> _Task to carry out_: Your task is to retype each line of the data below exactly.

┌──

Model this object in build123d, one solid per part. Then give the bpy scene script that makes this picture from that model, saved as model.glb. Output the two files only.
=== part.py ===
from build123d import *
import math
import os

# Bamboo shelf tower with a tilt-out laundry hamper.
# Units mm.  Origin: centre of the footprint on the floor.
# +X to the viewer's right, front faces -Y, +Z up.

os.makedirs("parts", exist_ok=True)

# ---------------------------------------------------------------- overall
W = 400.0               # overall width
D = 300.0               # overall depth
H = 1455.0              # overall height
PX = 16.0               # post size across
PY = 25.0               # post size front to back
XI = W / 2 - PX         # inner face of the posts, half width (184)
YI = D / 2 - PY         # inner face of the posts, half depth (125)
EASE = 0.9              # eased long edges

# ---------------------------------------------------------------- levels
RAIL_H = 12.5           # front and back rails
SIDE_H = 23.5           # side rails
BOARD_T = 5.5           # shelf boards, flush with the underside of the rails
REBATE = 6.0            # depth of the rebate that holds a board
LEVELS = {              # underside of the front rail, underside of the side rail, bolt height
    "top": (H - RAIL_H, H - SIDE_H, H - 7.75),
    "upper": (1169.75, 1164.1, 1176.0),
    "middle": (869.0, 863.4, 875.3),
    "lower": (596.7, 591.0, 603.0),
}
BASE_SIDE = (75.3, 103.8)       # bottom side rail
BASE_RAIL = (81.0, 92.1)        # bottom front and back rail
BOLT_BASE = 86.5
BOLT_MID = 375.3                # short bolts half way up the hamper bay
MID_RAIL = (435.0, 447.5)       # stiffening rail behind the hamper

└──

> _Task result_:
Model this object in build123d, one solid per part. Then give the bpy scene script that makes this picture from that model, saved as model.glb. Output the two files only.
=== part.py ===
from build123d import *
import math
import os

# Bamboo shelf tower with a tilt-out laundry hamper.
# Units mm.  Origin: centre of the footprint on the floor.
# +X to the viewer's right, front faces -Y, +Z up.

os.makedirs("parts", exist_ok=True)

# ---------------------------------------------------------------- overall
W = 400.0               # overall width
D = 300.0               # overall depth
H = 1455.0              # overall height
PX = 16.0               # post size across
PY = 25.0               # post size front to back
XI = W / 2 - PX         # inner face of the posts, half width (184)
YI = D / 2 - PY         # inner face of the posts, half depth (125)
EASE = 0.9              # eased long edges

# ---------------------------------------------------------------- levels
RAIL_H = 12.5           # front and back rails
SIDE_H = 23.5           # side rails
BOARD_T = 5.5           # shelf boards, flush with the underside of the rails
REBATE = 6.0            # depth of the rebate that holds a board
LEVELS = {              # underside of the front rail, underside of the side rail, bolt height
    "top": (H - RAIL_H, H - SIDE_H, H - 7.75),
    "upper": (1169.75, 1164.1, 1176.0),
    "middle": (869.0, 863.4, 875.3),
    "lower": (596.7, 591.0, 603.0),
}
BASE_SIDE = (75.3, 103.8)       # bottom side rail
BASE_RAIL = (81.0, 92.1)        # bottom front and back rail
BOLT_BASE = 86.5
BOLT_MID = 375.3                # short bolts half way up the hamper bay
MID_RAIL = (435.0, 447.5)       # stiffening rail behind the hamper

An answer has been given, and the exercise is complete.